Resolution of sympathy issued to his family, July 5, 1874. SESSION BOOK OF FIRST PRESBYTERIAN CNUPCH, Jackson, JUNE 1859-APRIL 1880, pages 116-121):

        The death of Brother John W. Campbell, the oldest member of the Session, being announced by the pastor, the following paper was unanimously adopted & ordered to be spread upon the minutes. John W. Campbell, who has been for thirty-one years a Laborious member of this body, was born in the city of Lexington, Ky. on the 1st day of May A.D. 1799. While yet an infant his parents removed with him to Kentucky where the days of his childhood were spent. He received his academical education at the town of Hopkinsville, Ky & there layed the foundation of that ripe scholarship that distinguished him through life. He graduated at Dickinson College. Carlisle. Pa., while that institution was presided over by the venerable John N. Mason, D.D. During his stay in college, his father removed to the city of Nashville, which afterwards for a time he made his home. He read law in the office of Felix Grundy, but abandoned the profession soon after coming to the Bar. In 1827 he was united in marriage to Miss Jane E. Porter a lady of brilliant mind & pure heart, by whom he had ten children, five of whom still survive him.

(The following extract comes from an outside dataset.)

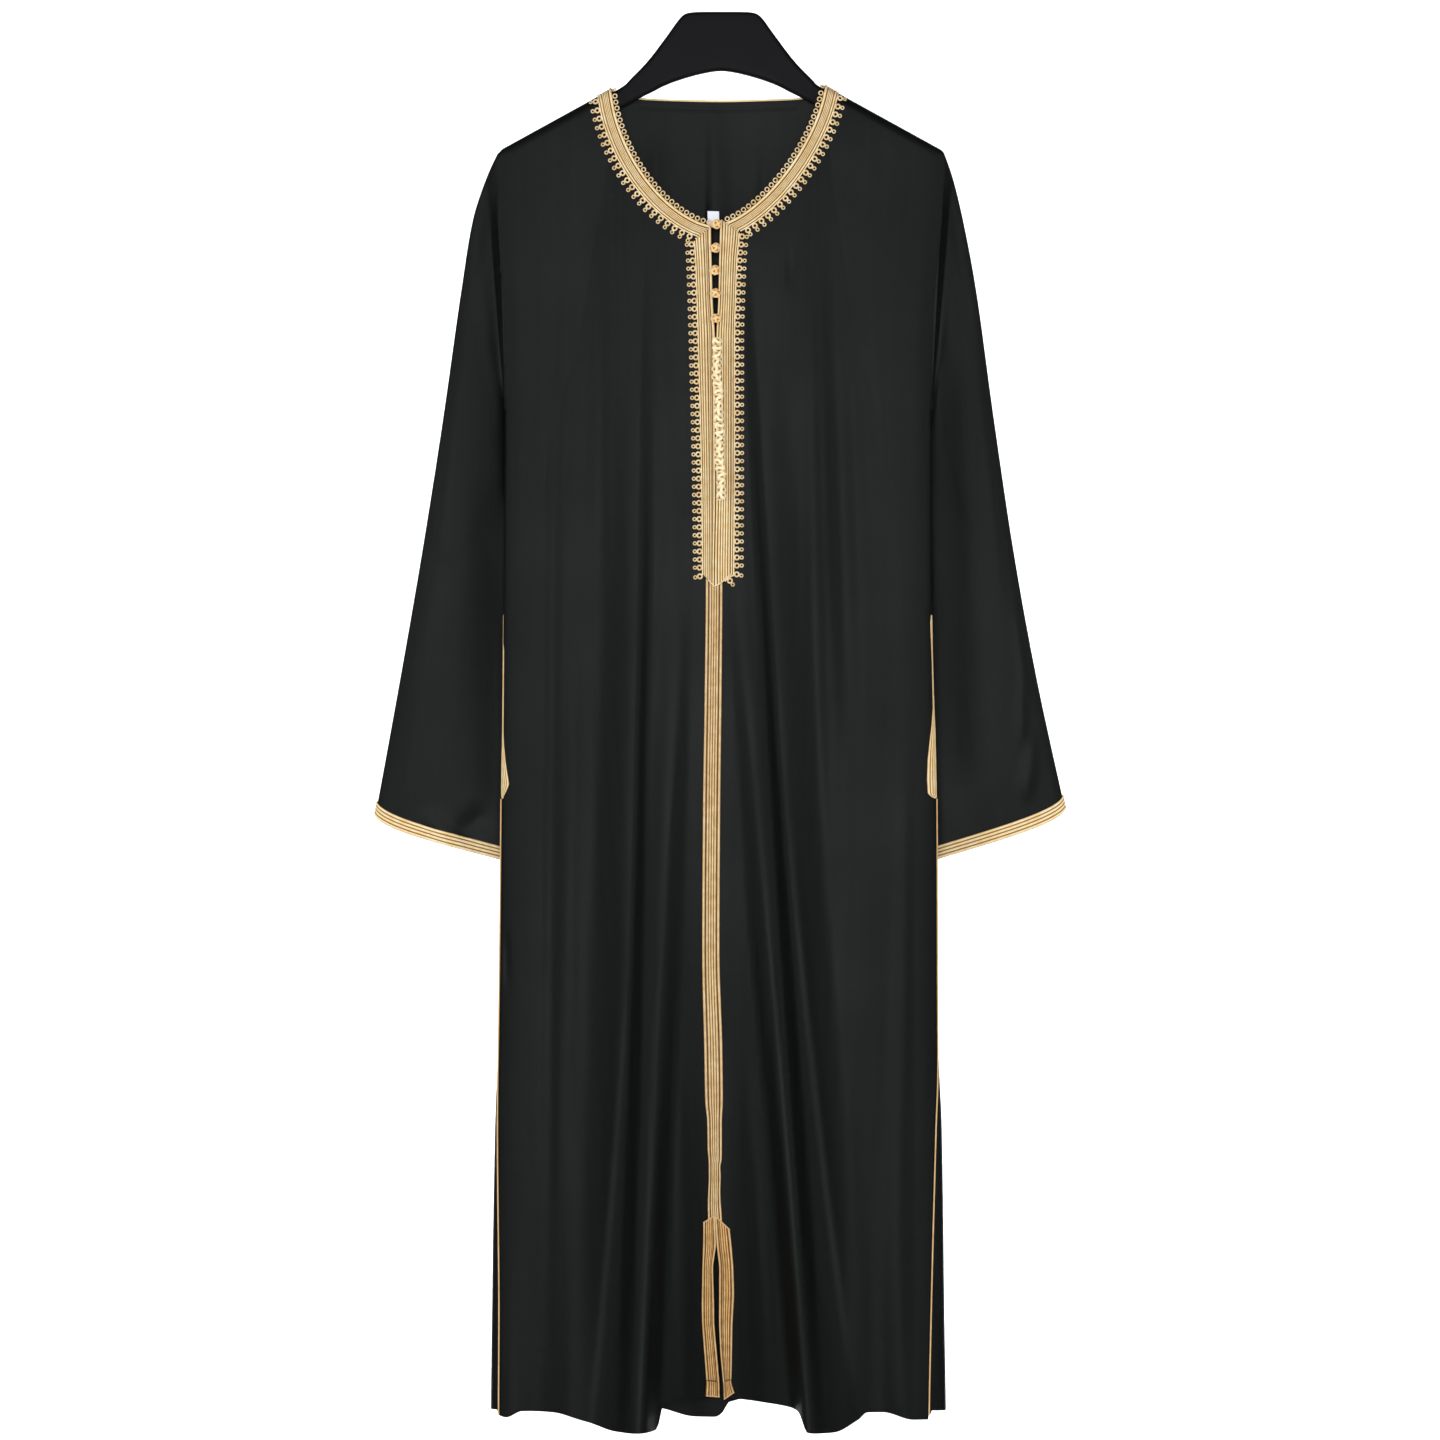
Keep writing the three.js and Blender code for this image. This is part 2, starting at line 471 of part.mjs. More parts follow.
// The back, in one piece.  Columns run from the left side round the back to the right side.
function backPanel() {
  const columns = 2 * SHOULDER_COLUMNS + BACK_NECK_COLUMNS;
  const armLeft = read(BODY, "z", ARMHOLE.top, "left");
  const armRight = read(BODY, "z", ARMHOLE.top, "right");
  const tops = [];
  for (let i = 0; i <= SHOULDER_COLUMNS; i += 1) {
    const x = lerp(armLeft, NECK_X.left, i / SHOULDER_COLUMNS);
    tops.push({ x, z: shoulderZ(x) });
  }
  for (let i = 1; i < BACK_NECK_COLUMNS; i += 1) {
    const w = i / BACK_NECK_COLUMNS;
    const x = lerp(NECK_X.left, NECK_X.right, w - (0.5 * Math.sin(2 * Math.PI * w)) / (2 * Math.PI));
    tops.push({ x, z: read(BACK_NECK, "x", x, "z") });
  }
  for (let i = 0; i <= SHOULDER_COLUMNS; i += 1) {
    const x = lerp(NECK_X.right, armRight, i / SHOULDER_COLUMNS);
    tops.push({ x, z: shoulderZ(x) });
  }
  tops[0].z = ARMHOLE.top;
  tops[columns].z = ARMHOLE.top;
  const shareAtTop = tops.map(({ x, z }) => {
    const [from, to] = [backEdge("left", z), backEdge("right", z)];
    return clamp01((angleOfX(x, z) - from) / (to - from));
  });
  shareAtTop[0] = 0;
  shareAtTop[columns] = 1;
  const place = (i, z, fraction) => {
    const w = i / columns;
    const even = w + (COLUMN_CROWDING * Math.sin(2 * Math.PI * w)) / (2 * Math.PI);
    const share = lerp(shareAtTop[i], even, smooth(fraction * SHARES_SETTLE));
    return lerp(backEdge("left", z), backEdge("right", z), share);
  };
  const hemAt = (i) => {
    if (i === 0 || i === columns) return SIDE_HEM_Z;
    return read(BACK_HEM, "x", bodyPoint(place(i, SIDE_HEM_Z, 1), SIDE_HEM_Z).x, "z");
  };
  const onShoulder = (i) => i <= SHOULDER_COLUMNS || i >= columns - SHOULDER_COLUMNS;
  return panelOf(columns, onShoulder, (i, j) => {
    const z = lerp(tops[i].z, hemAt(i), ROWS[j]);
    return { angle: place(i, z, ROWS[j]), z };
  });
}

// One sleeve: a flattened tube.  Its first ring is the armhole, down the front edge and up the back edge.
function sleevePanel(side, front, back) {
  const sign = side === "left" ? -1 : 1;
  const table = SLEEVES[side];
  const around = 2 * ARMHOLE_ROWS;
  const backColumn = side === "left" ? back.points[0] : back.points[back.points.length - 1];
  const armhole = (i) => {
    const row = i <= ARMHOLE_ROWS ? i : around - i;
    const edge = (i <= ARMHOLE_ROWS ? front.points[0] : backColumn)[row].clone();
    if (row === 0) edge.y = 0;
    edge.x += sign * SEAM_GAP;
    if (row === ARMHOLE_ROWS) edge.x += sign * SEAM_GAP;
    return edge;
  };
  const points = gridOf(around - 1, SLEEVE_ROWS, (i, j) => {
    const along = (j / SLEEVE_ROWS) ** SLEEVE_CROWDING;
    const row = i <= ARMHOLE_ROWS ? i : around - i;
    const ring = armhole(i);
    if (j === 0) return ring;
    const across = (row / ARMHOLE_ROWS) ** ROW_CROWDING;
    const spread = lerp(across, (1 - Math.cos((Math.PI * row) / ARMHOLE_ROWS)) / 2, smooth(along * 3));
    const get = (name) => read(table, "along", along, name);
    const x = sign * lerp(get("outerX"), get("innerX"), spread);
    const z = lerp(get("outerZ"), get("innerZ"), spread);
    const puff = SLEEVE_HALF_DEPTH * Math.sqrt(Math.max(0, Math.sin(Math.PI * spread)));
    const hang = lerp(get("outerBack"), get("innerBack"), spread);
    const y = hang + (i <= ARMHOLE_ROWS ? -puff : puff);
    const settle = smooth(along / 0.14);
    return new THREE.Vector3(x, lerp(ring.y, y, settle), z);
  });
  const normals = tubeNormals(points, (i) => {
    const row = i <= ARMHOLE_ROWS ? i : around - i;
    if (row === 0) return new THREE.Vector3(sign, 0, 0.6);
    if (row === ARMHOLE_ROWS) return new THREE.Vector3(-sign, 0, -0.6);
    return i < ARMHOLE_ROWS ? FACE_FRONT : FACE_BACK;
  });
  normals.forEach((line, i) => {
    if (i % ARMHOLE_ROWS === 0) line[0].set(0, 0, i === 0 ? 1 : -1);
    line[0].setX(0).normalize();
  });
  return { points, normals };
}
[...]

When the Union Bank was established in this place & he was appointed its cashier with the late James Caruthers as president. He arrived in this city on the 4th of July in 1833 & here spent the remainder of his days. In the year 1840 he made a public profession of his faith in Jesus Christ & united with the Presbyterian Church in the month of March, during the pastorate of Dr. A. A. Campbell. In 1843, he was elected and ordained a Ruling Elder which office he filled with very great acceptance till the day of his death. He maintained in every walk of life an unblemished character & has left behind him the record of a life of unsullied principle.
        After an illness of only 3 days he gently fell asleep in Jesus on the 30th of June 1874, greatly lamented by the entire community, who mourn the death of one of our oldest & most distinguished citizens.

 

ALEX W. CAMPBELL
June 4, 1828
June 13, 1893
General in the C.S.A.
Kt. Templar, Kt of Pythias
Learned in Law, Literature
and Statesmanship
"Now. Lord, what is my
hope, truly my hope is
even in thee."

ANNE DIXON ALLEN
Wife of Gen. A. W. Campbell
Sept. 13, 1833
Mar. 30, 1916
"At the eventide
there shall be light
is my prayer. O, God."

GENERAL A. W. CAMPBELL
from an old print

 

GOODSPEED'S HISTORY OF TENNESSEE (MADISON COUNTY EDITION, 1887), p. 849:

Alexander W. Campbell

Gen. Alexander W. Campbell, attorney at law, is the son of John W. and Jane E. (Porter) Campbell, and was born in Nashville June 4, 1828. His father was a native of Kentucky, and his mother of Tennessee, and in 1833 came to Jackson, Tenn., where Alexander W. was reared and educated. In the winter of 1847-48 he began the study of law under Judge A. W. O. Totten, and later attended the law school at Lebanon, from which institution he graduated in 1851, and the following year opened a law office in Jackson, and continued the practice until the war, when he was appointed, by Gov. Harris, assistant inspector-general of the provisional army of Tennessee, and as such mustered into the service the greater portion of the West Tennessee troops. Upon the transfer of the provisional army to the service of the Confederate Government, Gen. Campbell became colonel of the Twenty-third Regiment, under Gen. B. F. Cheatham, and in 1865 was promoted to a brigadier-general and placed in the command of Gen. Forrest in charge of the brigade which bore his name, retaining said command until the surrender. After the war Gen. Campbell resumed the practice of law in Jackson, and has thus been occupied until the present, having met with more than ordinary success. For the past quarter of a century he has been one of the foremost Democrats and leading practitioners of this portion of the State. January 12, 1852, his marriage with Miss Anne D., daughter of the distinguished lawyer, Dixon Allen, of Nashville, was solemnized, and to this union six children have been born, four of whom are now living: Mrs. Anne A. McIntosh, of Memphis; John W. ; Katie F. and Alexander W. Gen. Campbell is a Knight Templar in Masonry, a member of the K. of P. and A. O. U. W. fraternities, and himself and wife are Episcopalians in religious belief.